* Work to do *
Copy all lines in which the word "Blender" can be found.

(Collected data)
•••

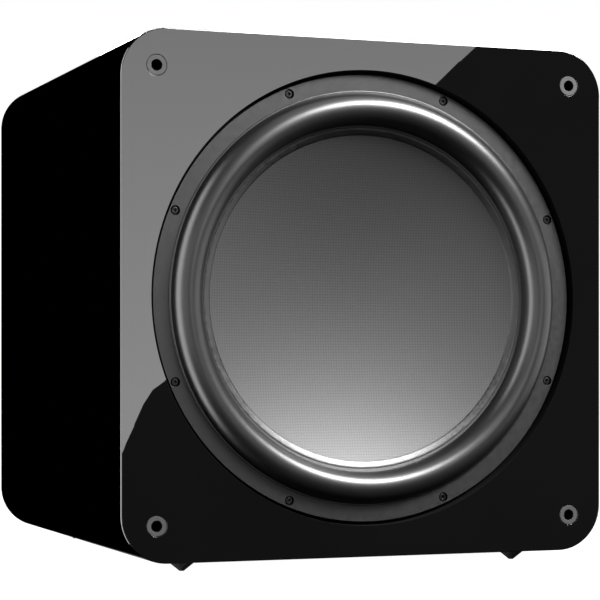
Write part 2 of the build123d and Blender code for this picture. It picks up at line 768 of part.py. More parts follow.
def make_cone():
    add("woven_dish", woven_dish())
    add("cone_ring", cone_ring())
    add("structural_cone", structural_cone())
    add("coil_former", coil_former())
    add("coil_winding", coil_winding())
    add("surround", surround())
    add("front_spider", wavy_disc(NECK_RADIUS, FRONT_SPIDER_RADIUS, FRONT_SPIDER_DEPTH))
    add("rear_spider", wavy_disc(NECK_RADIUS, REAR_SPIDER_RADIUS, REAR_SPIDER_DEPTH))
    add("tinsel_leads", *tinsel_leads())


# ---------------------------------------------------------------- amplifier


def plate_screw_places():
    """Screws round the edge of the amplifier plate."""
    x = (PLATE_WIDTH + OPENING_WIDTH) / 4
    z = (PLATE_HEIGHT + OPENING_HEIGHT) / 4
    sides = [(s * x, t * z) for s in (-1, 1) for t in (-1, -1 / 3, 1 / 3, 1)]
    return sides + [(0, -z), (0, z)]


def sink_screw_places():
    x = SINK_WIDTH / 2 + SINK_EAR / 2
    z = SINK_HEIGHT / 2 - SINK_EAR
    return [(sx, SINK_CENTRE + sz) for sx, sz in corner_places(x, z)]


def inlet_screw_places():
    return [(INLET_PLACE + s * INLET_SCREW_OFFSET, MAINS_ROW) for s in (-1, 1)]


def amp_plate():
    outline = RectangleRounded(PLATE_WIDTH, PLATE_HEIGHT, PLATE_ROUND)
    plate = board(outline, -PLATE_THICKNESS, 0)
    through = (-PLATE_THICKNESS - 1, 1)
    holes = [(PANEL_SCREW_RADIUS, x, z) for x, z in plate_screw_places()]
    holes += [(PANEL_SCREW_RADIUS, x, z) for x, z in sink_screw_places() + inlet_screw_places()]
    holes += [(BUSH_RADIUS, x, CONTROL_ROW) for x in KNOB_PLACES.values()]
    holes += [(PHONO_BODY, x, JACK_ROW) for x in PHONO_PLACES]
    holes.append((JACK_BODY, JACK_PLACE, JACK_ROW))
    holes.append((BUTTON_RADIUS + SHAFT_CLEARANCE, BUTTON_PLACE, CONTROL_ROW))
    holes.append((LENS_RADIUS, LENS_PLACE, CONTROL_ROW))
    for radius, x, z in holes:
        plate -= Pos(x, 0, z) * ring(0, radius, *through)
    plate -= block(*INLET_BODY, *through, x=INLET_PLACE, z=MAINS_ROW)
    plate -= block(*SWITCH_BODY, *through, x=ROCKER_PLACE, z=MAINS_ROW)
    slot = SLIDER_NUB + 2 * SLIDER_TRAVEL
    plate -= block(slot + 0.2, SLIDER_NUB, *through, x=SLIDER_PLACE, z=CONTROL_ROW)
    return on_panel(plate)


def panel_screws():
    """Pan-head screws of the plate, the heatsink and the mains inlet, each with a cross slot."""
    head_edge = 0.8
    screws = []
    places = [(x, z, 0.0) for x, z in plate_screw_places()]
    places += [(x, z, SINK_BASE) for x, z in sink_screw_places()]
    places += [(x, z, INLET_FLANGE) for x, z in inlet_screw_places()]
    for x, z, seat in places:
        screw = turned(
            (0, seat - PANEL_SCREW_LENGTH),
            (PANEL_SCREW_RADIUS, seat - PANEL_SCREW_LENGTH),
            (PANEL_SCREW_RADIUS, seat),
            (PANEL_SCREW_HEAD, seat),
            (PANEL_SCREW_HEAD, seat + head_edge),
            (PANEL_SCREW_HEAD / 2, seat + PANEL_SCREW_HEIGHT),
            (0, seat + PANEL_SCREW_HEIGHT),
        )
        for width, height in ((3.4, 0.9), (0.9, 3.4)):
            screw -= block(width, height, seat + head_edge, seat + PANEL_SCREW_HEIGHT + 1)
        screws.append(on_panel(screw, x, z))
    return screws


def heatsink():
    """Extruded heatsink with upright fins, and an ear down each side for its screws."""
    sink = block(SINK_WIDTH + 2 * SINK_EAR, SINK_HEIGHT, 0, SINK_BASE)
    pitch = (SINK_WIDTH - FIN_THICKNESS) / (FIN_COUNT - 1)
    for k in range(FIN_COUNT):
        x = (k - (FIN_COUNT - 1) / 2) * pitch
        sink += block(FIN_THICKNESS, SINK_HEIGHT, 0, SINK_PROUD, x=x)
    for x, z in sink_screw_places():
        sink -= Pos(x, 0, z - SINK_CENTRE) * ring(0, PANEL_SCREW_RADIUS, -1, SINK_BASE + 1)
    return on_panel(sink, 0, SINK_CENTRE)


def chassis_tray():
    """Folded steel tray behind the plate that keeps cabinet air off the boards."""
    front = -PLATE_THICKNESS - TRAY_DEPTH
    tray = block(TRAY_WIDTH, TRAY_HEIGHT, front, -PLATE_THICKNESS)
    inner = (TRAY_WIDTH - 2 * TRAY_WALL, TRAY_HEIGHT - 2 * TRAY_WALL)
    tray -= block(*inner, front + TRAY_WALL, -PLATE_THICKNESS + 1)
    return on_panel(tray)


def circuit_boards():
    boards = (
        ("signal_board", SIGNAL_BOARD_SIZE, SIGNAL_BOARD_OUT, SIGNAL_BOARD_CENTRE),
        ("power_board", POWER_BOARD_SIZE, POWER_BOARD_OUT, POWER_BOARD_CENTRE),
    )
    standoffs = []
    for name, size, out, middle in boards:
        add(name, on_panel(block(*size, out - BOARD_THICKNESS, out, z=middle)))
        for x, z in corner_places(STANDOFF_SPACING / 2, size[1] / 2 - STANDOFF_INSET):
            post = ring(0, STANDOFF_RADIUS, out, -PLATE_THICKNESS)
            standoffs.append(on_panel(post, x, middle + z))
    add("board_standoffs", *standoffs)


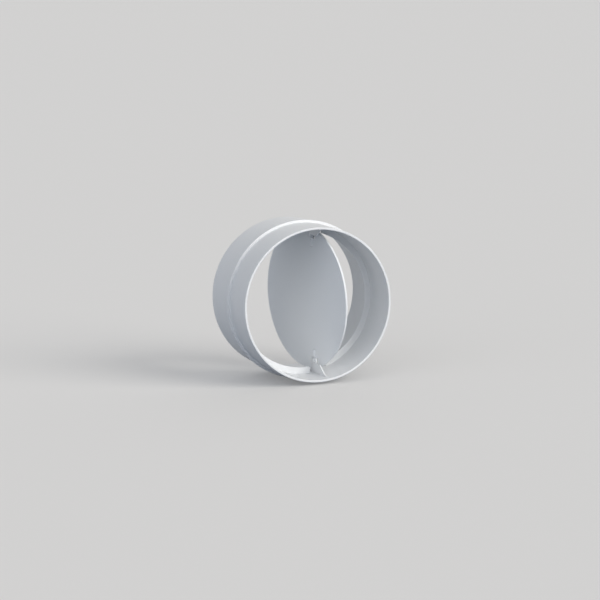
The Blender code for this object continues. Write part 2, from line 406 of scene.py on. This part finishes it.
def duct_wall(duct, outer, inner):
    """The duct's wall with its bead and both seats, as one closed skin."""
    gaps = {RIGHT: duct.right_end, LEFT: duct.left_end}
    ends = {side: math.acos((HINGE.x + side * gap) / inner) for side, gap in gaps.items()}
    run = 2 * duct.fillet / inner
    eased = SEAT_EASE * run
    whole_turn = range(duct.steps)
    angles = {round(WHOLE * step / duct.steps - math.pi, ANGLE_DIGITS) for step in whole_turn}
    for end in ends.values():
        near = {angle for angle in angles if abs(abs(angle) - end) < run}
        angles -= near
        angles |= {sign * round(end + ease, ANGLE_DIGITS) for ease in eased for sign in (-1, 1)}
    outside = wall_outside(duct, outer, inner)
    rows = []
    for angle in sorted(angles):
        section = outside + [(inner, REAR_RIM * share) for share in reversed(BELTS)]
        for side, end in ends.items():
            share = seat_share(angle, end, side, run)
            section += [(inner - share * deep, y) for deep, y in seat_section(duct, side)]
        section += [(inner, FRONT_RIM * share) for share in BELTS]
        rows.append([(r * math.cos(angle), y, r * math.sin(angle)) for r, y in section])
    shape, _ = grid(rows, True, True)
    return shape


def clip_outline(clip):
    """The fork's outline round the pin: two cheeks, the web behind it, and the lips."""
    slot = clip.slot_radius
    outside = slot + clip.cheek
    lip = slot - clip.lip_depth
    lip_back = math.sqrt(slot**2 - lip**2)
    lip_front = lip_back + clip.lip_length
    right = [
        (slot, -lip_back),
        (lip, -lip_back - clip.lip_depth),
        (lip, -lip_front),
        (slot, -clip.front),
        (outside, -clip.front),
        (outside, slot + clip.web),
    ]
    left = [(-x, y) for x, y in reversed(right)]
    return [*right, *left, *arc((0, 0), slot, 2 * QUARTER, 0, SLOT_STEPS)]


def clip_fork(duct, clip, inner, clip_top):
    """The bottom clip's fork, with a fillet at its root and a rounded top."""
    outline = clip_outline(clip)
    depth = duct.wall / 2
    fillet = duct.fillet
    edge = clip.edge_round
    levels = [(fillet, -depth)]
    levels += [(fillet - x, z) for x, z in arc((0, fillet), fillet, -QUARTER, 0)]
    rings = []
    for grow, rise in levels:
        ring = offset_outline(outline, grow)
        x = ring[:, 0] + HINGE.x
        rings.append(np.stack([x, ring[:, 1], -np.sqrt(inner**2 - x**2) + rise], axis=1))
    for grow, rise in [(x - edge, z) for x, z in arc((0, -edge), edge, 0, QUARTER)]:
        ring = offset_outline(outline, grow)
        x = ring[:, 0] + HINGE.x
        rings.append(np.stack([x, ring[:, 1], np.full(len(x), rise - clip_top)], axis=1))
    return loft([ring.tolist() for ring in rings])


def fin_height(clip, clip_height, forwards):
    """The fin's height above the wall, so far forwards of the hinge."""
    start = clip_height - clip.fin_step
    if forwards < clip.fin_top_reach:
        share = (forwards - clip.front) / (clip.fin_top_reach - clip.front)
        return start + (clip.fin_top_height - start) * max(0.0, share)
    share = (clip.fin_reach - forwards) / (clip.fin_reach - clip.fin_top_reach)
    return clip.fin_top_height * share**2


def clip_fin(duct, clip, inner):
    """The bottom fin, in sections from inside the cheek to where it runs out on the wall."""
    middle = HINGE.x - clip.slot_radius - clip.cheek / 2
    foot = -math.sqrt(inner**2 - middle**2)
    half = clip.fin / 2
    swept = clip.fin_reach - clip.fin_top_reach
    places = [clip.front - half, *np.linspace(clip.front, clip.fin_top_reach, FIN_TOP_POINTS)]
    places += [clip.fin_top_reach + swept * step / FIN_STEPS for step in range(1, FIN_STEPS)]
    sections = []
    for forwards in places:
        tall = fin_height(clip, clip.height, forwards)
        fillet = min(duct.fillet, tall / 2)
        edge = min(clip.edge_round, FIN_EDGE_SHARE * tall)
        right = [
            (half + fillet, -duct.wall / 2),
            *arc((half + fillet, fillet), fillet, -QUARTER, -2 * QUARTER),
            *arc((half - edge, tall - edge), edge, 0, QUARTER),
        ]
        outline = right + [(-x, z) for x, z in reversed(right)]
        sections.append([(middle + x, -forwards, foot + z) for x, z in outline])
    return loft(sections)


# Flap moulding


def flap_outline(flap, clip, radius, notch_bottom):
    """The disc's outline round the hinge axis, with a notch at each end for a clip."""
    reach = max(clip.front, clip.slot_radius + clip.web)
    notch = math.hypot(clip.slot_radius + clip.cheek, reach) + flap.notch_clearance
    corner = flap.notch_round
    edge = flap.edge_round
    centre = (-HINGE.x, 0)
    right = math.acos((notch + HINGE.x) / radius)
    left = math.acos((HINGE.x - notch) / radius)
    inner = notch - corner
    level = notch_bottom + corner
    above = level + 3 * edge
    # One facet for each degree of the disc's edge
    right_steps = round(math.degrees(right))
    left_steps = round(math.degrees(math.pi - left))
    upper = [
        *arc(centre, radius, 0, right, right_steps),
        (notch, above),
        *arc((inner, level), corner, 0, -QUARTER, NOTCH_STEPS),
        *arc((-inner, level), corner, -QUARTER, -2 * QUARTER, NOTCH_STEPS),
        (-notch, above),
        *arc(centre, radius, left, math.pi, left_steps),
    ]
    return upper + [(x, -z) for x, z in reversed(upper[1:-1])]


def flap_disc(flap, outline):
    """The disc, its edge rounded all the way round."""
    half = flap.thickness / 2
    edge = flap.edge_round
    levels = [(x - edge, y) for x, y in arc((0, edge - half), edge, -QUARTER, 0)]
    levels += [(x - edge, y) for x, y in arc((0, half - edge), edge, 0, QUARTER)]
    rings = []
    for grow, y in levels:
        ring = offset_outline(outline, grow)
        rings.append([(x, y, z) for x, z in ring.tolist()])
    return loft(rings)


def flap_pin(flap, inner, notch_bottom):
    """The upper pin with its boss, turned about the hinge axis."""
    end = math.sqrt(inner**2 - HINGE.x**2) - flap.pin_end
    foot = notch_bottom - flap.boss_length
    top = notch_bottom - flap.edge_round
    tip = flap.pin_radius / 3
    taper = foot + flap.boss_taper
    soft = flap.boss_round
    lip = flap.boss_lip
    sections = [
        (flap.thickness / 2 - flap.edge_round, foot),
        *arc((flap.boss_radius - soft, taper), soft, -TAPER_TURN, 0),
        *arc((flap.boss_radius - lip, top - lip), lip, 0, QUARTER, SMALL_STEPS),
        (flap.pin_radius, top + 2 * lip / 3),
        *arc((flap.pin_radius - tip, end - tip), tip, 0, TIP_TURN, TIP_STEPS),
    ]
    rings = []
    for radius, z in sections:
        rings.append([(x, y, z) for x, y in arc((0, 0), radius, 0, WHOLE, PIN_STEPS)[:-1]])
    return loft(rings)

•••

* Written reply *
Write part 2 of the build123d and Blender code for this picture. It picks up at line 768 of part.py. More parts follow.
The Blender code for this object continues. Write part 2, from line 406 of scene.py on. This part finishes it.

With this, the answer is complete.